-- Start Material --
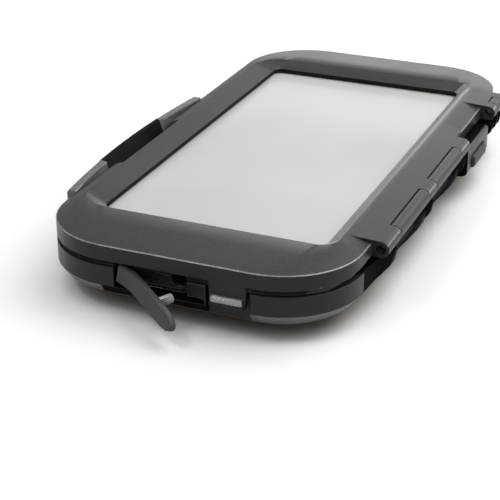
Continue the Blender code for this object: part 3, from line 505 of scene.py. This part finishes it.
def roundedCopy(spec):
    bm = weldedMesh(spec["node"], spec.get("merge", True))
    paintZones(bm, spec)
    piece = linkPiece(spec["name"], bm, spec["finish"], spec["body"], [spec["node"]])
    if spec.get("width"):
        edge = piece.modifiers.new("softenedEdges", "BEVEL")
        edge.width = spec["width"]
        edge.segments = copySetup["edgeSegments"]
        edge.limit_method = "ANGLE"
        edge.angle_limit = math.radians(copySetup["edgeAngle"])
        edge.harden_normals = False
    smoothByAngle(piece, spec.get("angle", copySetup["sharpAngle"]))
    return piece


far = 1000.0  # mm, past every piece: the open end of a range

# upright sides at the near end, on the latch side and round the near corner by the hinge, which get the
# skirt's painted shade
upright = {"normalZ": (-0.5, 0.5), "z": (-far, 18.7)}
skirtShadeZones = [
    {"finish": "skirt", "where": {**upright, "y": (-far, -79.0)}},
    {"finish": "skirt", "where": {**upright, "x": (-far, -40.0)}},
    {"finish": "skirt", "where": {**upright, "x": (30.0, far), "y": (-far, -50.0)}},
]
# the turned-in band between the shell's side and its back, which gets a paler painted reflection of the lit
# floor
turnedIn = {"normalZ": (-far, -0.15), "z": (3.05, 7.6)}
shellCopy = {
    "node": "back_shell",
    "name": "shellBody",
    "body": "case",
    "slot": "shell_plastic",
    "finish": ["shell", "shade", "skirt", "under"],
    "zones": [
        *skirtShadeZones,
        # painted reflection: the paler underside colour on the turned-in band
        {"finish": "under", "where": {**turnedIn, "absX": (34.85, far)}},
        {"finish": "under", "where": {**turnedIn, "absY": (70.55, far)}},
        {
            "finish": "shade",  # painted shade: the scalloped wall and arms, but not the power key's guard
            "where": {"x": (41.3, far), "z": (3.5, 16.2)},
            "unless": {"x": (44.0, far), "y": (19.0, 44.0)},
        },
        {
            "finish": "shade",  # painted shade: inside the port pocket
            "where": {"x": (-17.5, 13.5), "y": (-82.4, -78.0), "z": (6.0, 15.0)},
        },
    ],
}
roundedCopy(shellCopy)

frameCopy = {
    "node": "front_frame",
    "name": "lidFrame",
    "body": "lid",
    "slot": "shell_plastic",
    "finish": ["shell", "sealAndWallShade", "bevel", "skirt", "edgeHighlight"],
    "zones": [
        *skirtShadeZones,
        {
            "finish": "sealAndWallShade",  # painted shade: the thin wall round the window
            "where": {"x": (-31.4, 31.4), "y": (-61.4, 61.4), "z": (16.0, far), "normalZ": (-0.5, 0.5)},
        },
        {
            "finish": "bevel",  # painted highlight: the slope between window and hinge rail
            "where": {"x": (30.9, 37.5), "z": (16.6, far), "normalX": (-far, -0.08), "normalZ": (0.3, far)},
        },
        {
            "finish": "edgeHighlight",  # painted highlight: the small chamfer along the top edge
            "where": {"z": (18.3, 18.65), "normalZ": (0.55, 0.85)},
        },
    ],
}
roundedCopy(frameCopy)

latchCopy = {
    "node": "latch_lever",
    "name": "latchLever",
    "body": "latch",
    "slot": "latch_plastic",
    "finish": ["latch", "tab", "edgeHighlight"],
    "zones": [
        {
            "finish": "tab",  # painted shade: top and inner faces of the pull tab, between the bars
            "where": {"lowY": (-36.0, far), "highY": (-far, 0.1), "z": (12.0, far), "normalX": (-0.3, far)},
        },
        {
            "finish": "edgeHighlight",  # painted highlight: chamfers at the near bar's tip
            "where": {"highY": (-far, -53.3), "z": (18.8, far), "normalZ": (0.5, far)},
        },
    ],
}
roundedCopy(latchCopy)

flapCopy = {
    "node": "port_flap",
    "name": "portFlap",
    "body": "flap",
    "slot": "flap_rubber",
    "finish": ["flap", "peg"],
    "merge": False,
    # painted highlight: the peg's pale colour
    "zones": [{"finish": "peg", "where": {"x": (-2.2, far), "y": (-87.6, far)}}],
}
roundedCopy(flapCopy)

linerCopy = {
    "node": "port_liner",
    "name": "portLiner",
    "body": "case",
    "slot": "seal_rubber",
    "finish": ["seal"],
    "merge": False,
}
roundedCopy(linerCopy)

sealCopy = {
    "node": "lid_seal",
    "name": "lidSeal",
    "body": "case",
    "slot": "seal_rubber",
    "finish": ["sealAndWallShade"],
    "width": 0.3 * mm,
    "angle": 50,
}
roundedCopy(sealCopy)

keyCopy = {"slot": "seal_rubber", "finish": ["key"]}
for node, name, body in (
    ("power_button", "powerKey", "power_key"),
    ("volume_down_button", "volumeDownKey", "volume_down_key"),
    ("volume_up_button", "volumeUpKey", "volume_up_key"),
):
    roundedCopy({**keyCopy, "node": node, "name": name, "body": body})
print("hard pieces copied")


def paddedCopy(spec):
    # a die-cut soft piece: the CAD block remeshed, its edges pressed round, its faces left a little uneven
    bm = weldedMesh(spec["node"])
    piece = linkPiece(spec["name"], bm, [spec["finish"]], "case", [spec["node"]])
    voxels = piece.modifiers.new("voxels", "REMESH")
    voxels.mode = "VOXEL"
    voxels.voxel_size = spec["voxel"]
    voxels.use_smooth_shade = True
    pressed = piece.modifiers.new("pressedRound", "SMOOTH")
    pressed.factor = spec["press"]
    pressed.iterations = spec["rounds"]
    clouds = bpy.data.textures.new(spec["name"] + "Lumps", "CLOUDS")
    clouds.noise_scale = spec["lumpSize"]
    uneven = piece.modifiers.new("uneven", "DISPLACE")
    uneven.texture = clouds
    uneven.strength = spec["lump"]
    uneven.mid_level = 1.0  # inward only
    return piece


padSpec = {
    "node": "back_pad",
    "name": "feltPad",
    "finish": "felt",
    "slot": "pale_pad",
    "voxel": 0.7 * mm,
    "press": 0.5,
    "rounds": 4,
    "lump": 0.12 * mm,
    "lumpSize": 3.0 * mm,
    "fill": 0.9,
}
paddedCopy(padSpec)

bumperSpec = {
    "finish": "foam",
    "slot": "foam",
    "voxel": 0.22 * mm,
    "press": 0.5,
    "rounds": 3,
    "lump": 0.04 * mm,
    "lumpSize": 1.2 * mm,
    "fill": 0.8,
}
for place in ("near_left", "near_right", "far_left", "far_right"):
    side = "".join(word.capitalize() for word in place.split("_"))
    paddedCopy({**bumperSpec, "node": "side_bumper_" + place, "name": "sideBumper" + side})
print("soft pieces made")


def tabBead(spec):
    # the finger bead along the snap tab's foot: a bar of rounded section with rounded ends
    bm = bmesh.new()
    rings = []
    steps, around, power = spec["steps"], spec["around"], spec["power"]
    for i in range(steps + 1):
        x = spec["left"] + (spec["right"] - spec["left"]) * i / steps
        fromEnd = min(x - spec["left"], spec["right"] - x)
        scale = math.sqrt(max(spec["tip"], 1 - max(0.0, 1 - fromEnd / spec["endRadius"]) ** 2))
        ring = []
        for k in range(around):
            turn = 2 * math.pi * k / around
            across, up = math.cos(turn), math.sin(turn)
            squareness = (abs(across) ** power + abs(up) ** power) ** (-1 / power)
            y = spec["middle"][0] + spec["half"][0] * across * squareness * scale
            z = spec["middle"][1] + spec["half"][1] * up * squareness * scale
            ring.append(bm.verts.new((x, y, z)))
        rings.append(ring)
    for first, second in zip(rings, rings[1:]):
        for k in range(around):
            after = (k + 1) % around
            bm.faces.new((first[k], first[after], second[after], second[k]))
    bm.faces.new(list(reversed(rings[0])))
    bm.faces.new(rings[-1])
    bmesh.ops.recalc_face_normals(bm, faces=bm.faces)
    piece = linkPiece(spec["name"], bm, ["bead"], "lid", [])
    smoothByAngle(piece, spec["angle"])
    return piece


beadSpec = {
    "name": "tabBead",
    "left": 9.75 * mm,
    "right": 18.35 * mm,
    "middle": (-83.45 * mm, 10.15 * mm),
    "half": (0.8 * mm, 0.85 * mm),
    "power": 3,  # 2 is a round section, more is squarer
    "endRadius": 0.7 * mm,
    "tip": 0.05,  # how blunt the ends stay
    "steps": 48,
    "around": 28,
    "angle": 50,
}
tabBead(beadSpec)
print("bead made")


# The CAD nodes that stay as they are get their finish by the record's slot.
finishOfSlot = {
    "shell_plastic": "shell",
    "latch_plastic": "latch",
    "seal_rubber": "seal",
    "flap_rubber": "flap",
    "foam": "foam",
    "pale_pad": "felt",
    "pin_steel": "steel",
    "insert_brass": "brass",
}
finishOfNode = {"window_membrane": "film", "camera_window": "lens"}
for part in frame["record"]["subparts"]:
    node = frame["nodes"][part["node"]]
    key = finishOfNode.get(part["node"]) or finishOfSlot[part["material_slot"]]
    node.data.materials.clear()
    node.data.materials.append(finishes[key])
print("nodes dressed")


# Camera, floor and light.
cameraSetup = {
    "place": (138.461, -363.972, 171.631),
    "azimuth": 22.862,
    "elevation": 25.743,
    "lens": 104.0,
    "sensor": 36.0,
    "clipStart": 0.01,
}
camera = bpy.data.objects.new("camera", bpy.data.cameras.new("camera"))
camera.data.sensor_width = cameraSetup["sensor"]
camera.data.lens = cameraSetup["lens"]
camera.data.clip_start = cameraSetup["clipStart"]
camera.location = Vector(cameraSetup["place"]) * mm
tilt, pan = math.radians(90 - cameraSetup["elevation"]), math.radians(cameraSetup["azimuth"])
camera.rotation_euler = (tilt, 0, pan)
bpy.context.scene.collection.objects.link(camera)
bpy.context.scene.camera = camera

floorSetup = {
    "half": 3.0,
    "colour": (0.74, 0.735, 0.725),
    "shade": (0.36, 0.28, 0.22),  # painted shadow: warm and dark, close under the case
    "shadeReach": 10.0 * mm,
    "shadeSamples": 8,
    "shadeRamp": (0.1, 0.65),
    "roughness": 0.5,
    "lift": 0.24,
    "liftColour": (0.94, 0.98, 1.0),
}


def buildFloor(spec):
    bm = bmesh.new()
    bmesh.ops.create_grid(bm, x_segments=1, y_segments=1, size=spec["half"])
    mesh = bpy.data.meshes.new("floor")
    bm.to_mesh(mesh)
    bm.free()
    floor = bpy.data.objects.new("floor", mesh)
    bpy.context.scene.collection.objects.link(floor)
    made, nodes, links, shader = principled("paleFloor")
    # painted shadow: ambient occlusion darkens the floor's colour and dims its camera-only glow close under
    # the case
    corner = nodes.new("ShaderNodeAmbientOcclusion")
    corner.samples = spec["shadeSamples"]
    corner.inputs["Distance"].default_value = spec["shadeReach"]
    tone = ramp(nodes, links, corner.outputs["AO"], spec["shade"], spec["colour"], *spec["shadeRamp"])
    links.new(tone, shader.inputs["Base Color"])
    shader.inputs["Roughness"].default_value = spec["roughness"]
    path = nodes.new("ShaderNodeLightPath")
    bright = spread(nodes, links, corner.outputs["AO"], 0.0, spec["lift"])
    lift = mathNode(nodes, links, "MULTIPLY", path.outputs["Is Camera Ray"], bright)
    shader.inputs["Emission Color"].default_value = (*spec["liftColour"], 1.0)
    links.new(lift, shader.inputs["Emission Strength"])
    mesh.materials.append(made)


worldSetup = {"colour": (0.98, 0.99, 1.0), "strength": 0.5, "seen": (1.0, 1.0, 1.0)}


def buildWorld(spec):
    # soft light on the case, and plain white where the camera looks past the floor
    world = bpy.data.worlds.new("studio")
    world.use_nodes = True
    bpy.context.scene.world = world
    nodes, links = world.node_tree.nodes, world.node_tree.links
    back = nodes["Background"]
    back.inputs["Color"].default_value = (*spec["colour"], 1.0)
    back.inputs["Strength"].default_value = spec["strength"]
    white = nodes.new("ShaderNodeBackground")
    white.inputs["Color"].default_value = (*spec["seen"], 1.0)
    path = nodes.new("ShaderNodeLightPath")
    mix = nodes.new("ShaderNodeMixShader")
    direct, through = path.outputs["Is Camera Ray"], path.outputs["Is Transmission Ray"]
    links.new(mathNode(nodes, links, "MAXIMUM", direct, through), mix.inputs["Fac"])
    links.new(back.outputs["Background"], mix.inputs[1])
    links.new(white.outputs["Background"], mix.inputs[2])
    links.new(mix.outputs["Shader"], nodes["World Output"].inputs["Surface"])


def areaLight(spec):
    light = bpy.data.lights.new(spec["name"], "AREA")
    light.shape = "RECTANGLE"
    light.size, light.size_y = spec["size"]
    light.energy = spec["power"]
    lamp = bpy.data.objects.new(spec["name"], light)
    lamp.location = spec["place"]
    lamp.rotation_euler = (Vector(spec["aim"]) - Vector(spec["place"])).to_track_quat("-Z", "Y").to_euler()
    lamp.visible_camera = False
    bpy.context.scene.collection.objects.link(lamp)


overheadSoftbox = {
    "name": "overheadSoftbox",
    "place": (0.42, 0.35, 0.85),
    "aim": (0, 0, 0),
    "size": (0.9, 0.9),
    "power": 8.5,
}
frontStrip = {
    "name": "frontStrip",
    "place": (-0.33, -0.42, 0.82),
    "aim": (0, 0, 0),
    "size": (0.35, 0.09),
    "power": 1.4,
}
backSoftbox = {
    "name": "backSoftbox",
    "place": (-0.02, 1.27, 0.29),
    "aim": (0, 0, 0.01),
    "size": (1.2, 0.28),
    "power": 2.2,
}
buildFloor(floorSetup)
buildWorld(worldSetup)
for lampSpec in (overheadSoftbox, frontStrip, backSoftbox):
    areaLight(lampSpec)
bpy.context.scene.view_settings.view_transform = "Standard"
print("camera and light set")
-- End Material --
### [Problem details]
Write out exactly the lines from the start of the material through the line with "far = 1000.0". No other output is expected.

### [Final result]
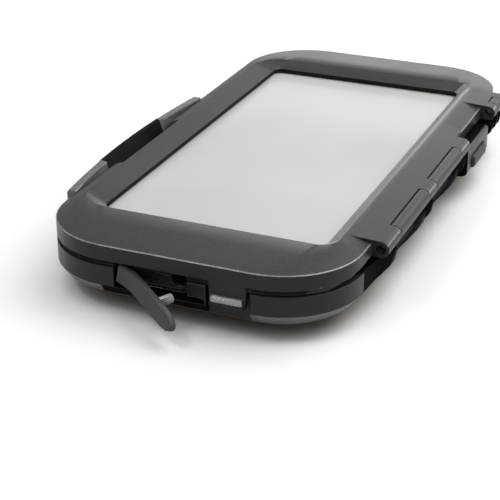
Continue the Blender code for this object: part 3, from line 505 of scene.py. This part finishes it.
def roundedCopy(spec):
    bm = weldedMesh(spec["node"], spec.get("merge", True))
    paintZones(bm, spec)
    piece = linkPiece(spec["name"], bm, spec["finish"], spec["body"], [spec["node"]])
    if spec.get("width"):
        edge = piece.modifiers.new("softenedEdges", "BEVEL")
        edge.width = spec["width"]
        edge.segments = copySetup["edgeSegments"]
        edge.limit_method = "ANGLE"
        edge.angle_limit = math.radians(copySetup["edgeAngle"])
        edge.harden_normals = False
    smoothByAngle(piece, spec.get("angle", copySetup["sharpAngle"]))
    return piece


far = 1000.0  # mm, past every piece: the open end of a range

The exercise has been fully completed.